>> Begin SOURCE EXCERPT

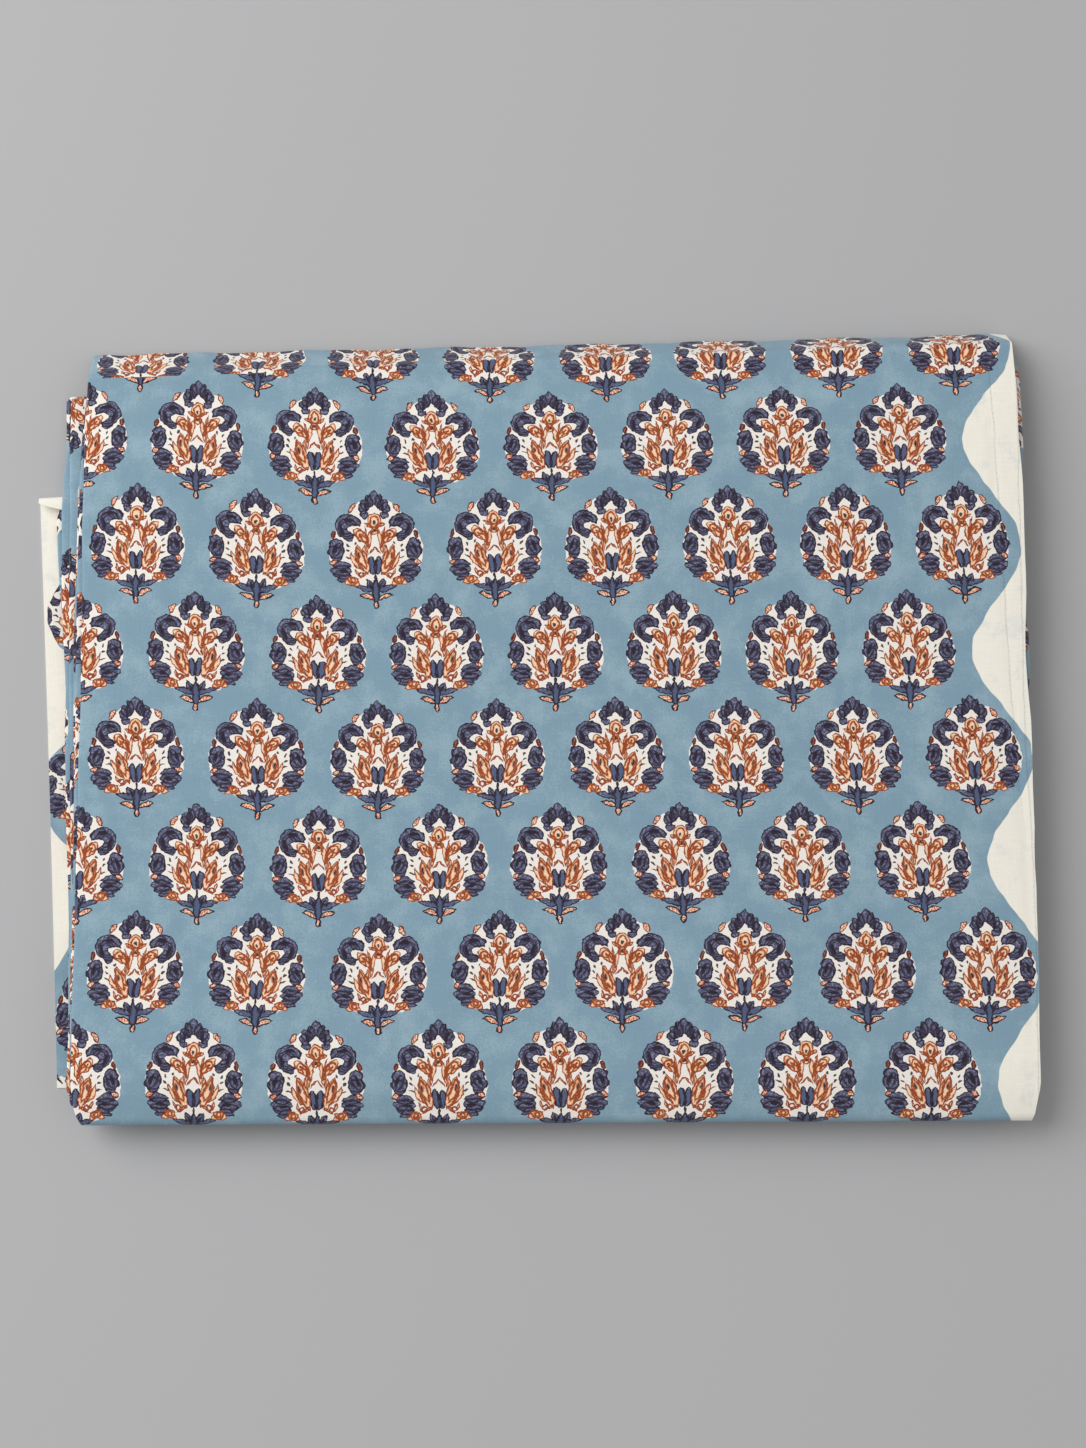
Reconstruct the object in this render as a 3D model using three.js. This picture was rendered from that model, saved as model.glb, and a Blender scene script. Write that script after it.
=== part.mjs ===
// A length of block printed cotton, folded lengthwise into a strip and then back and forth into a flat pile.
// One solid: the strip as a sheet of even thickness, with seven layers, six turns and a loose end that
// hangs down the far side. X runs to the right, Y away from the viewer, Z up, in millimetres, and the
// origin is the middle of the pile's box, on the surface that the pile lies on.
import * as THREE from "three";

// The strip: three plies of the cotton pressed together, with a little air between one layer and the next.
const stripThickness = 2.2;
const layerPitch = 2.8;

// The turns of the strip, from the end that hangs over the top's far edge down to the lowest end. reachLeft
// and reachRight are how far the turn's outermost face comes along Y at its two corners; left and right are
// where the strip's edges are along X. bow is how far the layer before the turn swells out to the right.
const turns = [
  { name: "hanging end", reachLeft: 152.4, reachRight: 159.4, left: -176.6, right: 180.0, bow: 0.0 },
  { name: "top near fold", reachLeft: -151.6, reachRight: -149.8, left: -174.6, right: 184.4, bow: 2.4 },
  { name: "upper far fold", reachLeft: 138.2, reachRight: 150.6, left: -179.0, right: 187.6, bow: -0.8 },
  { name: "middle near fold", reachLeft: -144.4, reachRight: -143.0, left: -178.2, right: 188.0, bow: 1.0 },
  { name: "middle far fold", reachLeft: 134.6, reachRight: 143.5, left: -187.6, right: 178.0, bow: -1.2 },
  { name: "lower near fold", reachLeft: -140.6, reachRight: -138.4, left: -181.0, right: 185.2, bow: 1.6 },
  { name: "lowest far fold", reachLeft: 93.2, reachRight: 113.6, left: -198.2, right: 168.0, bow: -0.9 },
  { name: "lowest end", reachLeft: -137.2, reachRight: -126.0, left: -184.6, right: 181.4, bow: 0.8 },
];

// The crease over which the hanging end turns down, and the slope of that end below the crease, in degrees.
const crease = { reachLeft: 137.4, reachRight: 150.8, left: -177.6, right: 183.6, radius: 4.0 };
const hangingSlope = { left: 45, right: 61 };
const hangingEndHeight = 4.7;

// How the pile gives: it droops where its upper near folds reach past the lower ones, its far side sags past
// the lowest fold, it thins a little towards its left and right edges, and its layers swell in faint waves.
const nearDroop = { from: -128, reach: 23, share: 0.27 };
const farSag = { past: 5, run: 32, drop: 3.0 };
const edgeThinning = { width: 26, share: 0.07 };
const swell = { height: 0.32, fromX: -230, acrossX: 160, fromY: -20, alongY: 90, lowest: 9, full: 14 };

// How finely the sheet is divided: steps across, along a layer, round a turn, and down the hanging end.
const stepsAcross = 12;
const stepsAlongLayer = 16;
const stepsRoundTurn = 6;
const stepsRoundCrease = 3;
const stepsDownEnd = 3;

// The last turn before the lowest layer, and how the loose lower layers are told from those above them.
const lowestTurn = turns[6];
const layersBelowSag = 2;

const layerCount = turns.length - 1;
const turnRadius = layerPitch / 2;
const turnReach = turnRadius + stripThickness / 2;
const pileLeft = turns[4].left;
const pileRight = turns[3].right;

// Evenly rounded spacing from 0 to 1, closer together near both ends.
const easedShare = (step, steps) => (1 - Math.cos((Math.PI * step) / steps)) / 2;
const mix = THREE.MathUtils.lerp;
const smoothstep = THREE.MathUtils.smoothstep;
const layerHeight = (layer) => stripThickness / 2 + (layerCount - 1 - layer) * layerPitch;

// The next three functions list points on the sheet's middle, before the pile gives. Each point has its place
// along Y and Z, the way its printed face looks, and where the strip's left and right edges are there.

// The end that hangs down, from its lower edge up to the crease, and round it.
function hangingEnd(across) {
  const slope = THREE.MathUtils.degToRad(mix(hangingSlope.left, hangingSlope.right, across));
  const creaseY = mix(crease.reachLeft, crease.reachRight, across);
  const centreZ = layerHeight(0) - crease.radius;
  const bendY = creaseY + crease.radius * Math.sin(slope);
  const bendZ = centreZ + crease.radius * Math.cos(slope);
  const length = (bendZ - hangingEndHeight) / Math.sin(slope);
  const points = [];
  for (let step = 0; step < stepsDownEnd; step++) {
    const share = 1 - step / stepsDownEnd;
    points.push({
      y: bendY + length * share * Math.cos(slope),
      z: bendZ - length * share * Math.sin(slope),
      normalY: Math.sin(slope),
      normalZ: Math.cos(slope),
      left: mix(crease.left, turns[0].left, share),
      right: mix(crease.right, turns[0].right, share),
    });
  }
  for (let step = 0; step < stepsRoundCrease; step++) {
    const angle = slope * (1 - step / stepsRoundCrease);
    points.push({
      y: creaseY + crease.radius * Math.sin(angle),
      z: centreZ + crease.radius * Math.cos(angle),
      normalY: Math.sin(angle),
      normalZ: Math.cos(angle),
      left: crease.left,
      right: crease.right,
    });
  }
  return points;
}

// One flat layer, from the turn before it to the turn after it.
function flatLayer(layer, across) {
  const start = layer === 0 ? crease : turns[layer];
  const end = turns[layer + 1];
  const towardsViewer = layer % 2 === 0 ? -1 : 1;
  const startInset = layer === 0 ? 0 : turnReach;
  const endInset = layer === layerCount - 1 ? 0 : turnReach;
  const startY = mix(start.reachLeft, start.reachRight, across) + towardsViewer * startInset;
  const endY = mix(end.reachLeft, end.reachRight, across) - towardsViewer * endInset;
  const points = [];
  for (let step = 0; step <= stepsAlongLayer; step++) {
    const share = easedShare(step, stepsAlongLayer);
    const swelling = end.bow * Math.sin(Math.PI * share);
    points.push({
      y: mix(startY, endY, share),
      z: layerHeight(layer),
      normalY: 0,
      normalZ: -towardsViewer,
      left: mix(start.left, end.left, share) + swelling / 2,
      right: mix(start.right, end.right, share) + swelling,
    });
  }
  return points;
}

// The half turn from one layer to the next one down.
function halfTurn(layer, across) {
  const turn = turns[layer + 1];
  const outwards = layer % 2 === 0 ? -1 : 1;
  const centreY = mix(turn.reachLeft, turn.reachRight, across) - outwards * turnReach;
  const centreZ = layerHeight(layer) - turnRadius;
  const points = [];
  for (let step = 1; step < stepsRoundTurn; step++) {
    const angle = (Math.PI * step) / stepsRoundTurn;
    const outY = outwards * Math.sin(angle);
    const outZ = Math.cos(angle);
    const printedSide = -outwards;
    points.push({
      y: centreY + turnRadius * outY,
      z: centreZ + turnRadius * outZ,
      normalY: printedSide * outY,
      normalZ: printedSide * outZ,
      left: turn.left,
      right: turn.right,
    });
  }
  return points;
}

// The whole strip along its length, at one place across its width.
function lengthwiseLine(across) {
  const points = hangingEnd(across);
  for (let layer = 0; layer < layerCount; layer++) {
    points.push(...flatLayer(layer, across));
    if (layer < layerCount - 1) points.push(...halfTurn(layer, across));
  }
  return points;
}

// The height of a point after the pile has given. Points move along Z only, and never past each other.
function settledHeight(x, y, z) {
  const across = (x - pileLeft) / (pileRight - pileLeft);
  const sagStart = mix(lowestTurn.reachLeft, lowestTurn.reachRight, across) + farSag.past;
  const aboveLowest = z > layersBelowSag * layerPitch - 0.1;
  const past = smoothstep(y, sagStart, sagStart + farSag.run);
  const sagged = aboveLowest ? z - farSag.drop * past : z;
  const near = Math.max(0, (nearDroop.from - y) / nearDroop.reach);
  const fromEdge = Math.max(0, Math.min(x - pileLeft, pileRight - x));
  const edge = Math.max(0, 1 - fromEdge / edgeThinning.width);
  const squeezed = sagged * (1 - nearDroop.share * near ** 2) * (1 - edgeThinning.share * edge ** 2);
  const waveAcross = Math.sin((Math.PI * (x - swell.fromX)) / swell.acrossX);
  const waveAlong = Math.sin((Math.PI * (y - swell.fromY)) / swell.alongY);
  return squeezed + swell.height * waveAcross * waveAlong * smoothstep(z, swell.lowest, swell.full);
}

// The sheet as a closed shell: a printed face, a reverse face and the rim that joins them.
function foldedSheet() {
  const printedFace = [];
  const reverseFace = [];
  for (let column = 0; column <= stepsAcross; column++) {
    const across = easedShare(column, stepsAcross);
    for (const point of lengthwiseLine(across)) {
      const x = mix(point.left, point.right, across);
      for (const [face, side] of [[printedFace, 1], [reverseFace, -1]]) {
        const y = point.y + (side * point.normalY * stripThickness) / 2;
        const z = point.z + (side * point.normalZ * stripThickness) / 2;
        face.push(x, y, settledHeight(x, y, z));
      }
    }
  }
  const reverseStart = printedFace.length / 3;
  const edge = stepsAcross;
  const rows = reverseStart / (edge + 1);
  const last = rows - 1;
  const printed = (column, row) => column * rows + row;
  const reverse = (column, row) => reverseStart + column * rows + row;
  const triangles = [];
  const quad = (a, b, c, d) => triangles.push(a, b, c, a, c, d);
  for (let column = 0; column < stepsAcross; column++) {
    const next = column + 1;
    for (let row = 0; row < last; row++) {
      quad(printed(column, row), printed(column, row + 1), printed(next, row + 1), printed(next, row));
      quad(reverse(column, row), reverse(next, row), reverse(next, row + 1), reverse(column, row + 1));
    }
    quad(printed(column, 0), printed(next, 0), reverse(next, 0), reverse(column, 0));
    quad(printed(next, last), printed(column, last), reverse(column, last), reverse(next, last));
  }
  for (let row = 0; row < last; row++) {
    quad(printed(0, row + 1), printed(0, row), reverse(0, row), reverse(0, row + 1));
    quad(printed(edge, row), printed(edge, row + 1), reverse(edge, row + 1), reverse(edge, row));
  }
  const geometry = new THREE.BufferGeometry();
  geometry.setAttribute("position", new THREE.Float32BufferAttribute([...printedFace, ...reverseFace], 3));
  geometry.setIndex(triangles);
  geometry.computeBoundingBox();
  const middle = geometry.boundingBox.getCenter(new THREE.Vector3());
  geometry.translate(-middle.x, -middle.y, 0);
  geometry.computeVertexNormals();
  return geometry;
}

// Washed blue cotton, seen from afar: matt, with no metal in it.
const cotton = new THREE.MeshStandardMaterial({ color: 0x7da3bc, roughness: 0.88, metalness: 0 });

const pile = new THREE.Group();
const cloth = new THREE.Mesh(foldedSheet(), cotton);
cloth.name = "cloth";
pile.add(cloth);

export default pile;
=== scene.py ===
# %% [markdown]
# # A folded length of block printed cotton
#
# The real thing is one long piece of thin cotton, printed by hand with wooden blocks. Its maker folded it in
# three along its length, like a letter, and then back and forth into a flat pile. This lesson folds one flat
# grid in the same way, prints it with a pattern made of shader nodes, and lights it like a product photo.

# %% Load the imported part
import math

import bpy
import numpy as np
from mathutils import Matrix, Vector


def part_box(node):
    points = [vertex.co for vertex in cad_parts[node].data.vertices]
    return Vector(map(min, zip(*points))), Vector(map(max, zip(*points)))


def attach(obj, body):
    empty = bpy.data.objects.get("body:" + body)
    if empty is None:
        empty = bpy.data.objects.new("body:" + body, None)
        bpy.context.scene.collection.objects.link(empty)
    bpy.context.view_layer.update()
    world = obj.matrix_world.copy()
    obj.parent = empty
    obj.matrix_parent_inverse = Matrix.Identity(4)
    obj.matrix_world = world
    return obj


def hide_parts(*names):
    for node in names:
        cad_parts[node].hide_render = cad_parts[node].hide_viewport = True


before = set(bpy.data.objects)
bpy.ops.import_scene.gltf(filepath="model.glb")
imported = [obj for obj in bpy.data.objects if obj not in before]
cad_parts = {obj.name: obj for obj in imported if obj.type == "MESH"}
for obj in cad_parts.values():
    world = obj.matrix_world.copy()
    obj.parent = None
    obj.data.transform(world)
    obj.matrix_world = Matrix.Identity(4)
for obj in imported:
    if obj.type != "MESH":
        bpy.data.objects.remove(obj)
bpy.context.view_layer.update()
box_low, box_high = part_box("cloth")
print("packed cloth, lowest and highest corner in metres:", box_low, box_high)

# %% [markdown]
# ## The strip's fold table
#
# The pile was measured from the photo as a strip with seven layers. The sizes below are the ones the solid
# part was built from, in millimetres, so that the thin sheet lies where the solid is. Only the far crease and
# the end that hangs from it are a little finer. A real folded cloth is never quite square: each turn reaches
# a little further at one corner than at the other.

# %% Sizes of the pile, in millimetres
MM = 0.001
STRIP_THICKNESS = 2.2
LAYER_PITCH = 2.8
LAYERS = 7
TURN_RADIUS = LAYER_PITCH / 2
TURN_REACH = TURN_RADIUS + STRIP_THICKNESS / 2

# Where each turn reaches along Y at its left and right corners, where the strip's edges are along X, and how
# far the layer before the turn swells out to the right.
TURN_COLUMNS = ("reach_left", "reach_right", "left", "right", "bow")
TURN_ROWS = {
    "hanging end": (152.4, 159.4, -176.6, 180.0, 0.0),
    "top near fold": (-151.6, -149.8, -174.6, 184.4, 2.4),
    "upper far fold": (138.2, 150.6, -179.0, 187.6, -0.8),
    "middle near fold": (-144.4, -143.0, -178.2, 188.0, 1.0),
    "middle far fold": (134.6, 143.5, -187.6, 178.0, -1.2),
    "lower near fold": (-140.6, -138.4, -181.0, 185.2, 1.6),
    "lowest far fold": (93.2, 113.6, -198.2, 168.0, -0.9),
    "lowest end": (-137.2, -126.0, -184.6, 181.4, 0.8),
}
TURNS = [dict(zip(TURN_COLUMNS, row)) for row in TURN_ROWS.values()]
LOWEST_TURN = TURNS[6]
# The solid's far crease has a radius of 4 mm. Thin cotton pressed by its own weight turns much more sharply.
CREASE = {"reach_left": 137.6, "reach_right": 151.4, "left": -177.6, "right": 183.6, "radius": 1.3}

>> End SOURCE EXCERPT

→ THE TASK
Using the material above, quote the first line and each line after it, stopping at and including the line that holds "const layerPitch = 2.8;".

→ RESULT FOR THIS EXERCISE
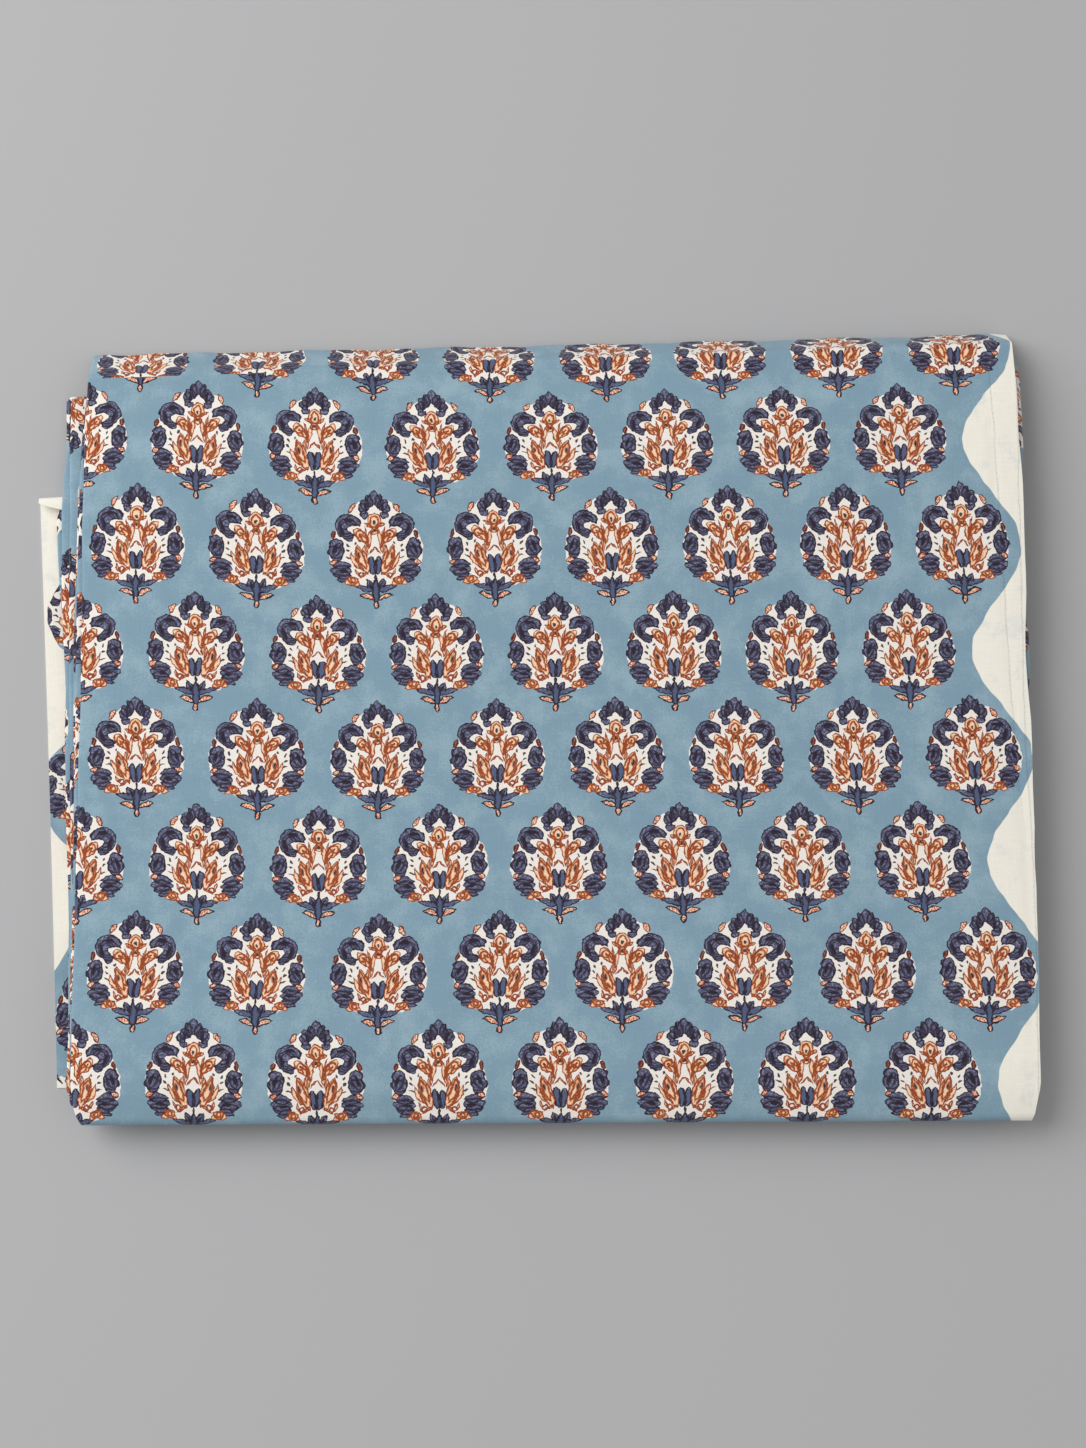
Reconstruct the object in this render as a 3D model using three.js. This picture was rendered from that model, saved as model.glb, and a Blender scene script. Write that script after it.
=== part.mjs ===
// A length of block printed cotton, folded lengthwise into a strip and then back and forth into a flat pile.
// One solid: the strip as a sheet of even thickness, with seven layers, six turns and a loose end that
// hangs down the far side. X runs to the right, Y away from the viewer, Z up, in millimetres, and the
// origin is the middle of the pile's box, on the surface that the pile lies on.
import * as THREE from "three";

// The strip: three plies of the cotton pressed together, with a little air between one layer and the next.
const stripThickness = 2.2;
const layerPitch = 2.8;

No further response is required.